Instructions for the task: Copy out, exactly and without additions, the lines from the one that contains "for thing in" to the one that contains "obj.parent = None", both ends included.

Data in this exercise:
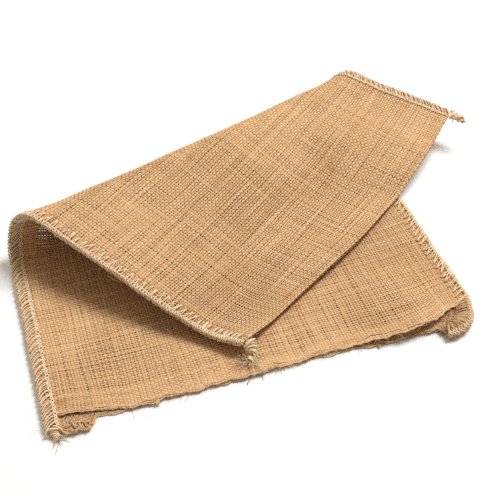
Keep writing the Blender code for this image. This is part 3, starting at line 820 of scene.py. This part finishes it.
--
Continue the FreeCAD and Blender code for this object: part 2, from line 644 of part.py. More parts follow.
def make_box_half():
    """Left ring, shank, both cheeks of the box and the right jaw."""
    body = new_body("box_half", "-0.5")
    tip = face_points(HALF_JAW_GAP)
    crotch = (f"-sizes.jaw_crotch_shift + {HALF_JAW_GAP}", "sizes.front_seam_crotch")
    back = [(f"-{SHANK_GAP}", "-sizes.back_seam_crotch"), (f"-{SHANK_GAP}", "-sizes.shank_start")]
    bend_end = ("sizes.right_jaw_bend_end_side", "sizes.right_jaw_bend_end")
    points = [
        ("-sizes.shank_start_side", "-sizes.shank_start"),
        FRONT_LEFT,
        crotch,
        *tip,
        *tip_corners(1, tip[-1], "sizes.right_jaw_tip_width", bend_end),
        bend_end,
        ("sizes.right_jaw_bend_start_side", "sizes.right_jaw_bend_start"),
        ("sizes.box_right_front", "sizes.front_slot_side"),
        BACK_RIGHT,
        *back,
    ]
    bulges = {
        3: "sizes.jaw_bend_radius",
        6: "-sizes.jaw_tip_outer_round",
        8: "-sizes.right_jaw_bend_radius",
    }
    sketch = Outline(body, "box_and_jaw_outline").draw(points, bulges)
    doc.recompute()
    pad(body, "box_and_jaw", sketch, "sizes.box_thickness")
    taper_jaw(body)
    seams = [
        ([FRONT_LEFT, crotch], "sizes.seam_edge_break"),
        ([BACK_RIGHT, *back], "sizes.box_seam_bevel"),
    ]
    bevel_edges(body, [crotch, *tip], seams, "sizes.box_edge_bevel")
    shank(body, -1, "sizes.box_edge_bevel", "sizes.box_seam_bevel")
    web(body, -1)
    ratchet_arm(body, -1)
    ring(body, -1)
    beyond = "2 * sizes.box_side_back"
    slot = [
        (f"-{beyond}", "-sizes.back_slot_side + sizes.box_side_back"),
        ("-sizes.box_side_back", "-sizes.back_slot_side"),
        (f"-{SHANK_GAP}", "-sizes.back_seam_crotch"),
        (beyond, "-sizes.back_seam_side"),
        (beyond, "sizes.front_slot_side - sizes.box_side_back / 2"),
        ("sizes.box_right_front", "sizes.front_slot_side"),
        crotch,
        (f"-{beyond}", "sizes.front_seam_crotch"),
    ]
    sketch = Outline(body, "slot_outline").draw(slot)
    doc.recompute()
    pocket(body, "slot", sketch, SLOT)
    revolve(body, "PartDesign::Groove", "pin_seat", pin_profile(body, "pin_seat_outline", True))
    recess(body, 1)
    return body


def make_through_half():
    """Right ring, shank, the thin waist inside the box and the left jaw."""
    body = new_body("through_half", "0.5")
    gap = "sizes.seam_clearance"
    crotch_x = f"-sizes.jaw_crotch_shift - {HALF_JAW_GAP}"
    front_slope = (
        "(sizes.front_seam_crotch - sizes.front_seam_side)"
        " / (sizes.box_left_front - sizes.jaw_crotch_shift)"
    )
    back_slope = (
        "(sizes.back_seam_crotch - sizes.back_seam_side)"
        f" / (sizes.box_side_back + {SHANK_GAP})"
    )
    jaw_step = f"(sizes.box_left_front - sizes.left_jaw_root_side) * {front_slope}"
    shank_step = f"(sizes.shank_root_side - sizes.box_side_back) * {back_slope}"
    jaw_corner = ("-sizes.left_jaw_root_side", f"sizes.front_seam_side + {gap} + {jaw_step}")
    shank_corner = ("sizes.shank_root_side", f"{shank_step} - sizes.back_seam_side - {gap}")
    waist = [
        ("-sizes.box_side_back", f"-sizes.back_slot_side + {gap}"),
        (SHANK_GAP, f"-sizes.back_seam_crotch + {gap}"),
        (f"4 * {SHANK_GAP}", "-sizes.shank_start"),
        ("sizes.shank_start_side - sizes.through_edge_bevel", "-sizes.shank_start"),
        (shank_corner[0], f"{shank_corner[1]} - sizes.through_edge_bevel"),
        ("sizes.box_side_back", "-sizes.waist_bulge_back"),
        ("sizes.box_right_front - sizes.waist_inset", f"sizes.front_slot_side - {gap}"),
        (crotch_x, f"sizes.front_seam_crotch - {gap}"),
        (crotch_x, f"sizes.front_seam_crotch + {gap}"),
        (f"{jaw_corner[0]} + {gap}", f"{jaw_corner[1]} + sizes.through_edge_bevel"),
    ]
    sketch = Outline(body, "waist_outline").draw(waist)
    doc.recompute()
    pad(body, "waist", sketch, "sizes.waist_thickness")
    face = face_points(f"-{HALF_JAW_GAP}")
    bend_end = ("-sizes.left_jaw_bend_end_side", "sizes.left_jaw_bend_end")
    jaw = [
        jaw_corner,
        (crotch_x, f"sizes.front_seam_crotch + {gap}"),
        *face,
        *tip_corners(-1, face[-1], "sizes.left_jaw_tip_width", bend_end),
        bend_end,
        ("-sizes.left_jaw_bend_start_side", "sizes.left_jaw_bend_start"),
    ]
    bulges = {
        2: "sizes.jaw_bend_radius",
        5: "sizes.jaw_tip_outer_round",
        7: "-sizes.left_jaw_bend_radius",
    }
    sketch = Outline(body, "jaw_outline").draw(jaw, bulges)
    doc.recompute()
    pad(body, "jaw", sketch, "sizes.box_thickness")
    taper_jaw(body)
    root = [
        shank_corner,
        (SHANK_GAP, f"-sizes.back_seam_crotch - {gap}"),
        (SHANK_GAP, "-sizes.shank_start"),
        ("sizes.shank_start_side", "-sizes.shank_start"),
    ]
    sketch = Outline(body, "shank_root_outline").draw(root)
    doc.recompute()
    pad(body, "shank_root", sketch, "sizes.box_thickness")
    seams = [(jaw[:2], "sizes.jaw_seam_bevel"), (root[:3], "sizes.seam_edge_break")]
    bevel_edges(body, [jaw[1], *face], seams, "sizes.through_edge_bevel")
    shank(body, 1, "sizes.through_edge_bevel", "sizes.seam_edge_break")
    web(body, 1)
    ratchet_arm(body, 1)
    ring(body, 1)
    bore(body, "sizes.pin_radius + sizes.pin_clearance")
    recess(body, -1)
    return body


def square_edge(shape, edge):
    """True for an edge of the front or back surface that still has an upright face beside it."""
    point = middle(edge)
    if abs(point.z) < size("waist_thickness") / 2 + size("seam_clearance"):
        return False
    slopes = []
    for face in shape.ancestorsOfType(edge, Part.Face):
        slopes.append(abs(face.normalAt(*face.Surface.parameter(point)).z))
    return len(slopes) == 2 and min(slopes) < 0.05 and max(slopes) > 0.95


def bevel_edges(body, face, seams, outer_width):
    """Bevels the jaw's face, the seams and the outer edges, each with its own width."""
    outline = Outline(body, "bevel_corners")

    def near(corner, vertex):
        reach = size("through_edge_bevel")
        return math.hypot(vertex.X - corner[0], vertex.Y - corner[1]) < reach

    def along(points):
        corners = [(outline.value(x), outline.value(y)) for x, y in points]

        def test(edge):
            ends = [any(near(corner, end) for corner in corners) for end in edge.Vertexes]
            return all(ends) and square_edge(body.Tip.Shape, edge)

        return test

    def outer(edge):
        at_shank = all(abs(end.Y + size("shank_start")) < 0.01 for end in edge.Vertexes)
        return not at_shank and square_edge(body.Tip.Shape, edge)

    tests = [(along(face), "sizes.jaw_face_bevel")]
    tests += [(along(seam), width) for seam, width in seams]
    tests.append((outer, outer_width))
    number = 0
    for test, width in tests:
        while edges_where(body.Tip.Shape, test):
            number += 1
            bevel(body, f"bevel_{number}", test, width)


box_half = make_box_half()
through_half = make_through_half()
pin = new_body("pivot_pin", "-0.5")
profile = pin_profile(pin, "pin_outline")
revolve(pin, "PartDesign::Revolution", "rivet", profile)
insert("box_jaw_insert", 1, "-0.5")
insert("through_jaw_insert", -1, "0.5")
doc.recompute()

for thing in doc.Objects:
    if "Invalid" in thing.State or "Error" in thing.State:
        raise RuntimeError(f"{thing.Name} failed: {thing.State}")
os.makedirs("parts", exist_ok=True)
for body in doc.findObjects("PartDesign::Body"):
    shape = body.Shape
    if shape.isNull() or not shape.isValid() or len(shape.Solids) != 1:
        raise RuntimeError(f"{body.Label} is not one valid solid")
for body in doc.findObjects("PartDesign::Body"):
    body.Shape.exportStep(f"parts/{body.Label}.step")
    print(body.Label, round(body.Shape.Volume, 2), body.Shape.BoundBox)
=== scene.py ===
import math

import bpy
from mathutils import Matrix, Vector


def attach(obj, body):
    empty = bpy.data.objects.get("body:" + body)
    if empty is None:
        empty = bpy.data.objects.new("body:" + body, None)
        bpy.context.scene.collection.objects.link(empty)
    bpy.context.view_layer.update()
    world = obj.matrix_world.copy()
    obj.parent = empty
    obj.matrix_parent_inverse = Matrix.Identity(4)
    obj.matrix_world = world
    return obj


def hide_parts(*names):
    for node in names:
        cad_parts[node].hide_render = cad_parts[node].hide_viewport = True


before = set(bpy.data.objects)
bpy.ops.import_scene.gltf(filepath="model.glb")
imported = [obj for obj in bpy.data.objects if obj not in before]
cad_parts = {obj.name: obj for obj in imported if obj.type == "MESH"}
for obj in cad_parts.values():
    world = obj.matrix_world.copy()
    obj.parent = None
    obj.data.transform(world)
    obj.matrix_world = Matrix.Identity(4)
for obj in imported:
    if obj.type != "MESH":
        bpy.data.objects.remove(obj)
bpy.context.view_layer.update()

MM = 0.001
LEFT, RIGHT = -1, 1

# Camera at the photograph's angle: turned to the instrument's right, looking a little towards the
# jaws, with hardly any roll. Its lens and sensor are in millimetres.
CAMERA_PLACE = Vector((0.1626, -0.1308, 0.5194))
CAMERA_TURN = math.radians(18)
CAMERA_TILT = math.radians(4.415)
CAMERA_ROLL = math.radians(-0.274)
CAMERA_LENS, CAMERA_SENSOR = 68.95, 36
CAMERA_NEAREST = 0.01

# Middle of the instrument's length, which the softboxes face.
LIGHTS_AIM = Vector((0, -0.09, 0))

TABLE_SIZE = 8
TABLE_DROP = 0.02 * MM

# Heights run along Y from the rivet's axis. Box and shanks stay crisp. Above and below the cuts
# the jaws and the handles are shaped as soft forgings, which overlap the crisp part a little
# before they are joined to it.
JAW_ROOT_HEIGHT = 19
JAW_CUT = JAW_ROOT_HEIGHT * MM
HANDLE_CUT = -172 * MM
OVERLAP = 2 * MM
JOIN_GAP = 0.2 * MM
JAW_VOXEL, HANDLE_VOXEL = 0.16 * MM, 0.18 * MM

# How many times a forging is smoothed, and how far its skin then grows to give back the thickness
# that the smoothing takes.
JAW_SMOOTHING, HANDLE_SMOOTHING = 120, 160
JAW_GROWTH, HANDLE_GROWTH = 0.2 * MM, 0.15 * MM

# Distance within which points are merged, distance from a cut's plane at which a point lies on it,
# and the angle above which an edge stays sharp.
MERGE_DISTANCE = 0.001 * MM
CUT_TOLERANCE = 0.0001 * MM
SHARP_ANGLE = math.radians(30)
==
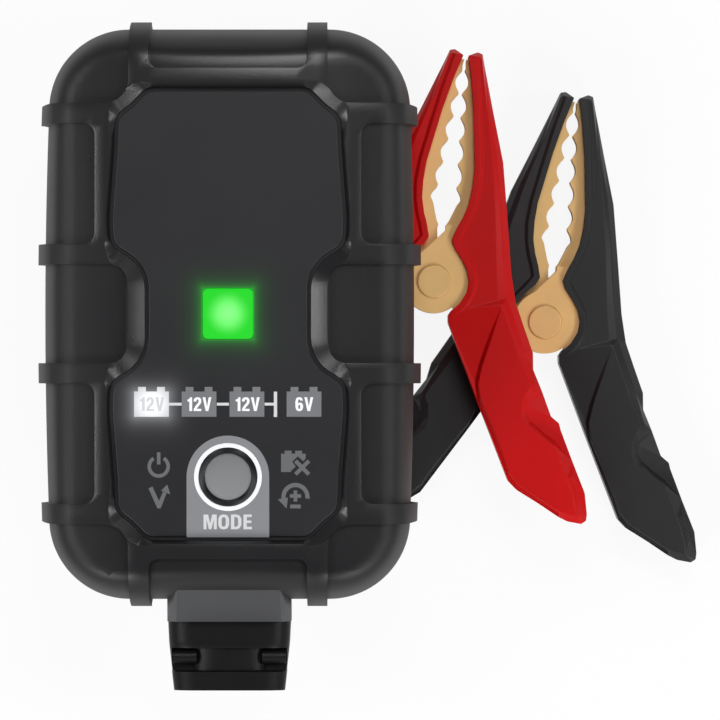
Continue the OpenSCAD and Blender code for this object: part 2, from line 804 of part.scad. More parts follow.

Answer:
for thing in doc.Objects:
    if "Invalid" in thing.State or "Error" in thing.State:
        raise RuntimeError(f"{thing.Name} failed: {thing.State}")
os.makedirs("parts", exist_ok=True)
for body in doc.findObjects("PartDesign::Body"):
    shape = body.Shape
    if shape.isNull() or not shape.isValid() or len(shape.Solids) != 1:
        raise RuntimeError(f"{body.Label} is not one valid solid")
for body in doc.findObjects("PartDesign::Body"):
    body.Shape.exportStep(f"parts/{body.Label}.step")
    print(body.Label, round(body.Shape.Volume, 2), body.Shape.BoundBox)
=== scene.py ===
import math

import bpy
from mathutils import Matrix, Vector


def attach(obj, body):
    empty = bpy.data.objects.get("body:" + body)
    if empty is None:
        empty = bpy.data.objects.new("body:" + body, None)
        bpy.context.scene.collection.objects.link(empty)
    bpy.context.view_layer.update()
    world = obj.matrix_world.copy()
    obj.parent = empty
    obj.matrix_parent_inverse = Matrix.Identity(4)
    obj.matrix_world = world
    return obj


def hide_parts(*names):
    for node in names:
        cad_parts[node].hide_render = cad_parts[node].hide_viewport = True


before = set(bpy.data.objects)
bpy.ops.import_scene.gltf(filepath="model.glb")
imported = [obj for obj in bpy.data.objects if obj not in before]
cad_parts = {obj.name: obj for obj in imported if obj.type == "MESH"}
for obj in cad_parts.values():
    world = obj.matrix_world.copy()
    obj.parent = None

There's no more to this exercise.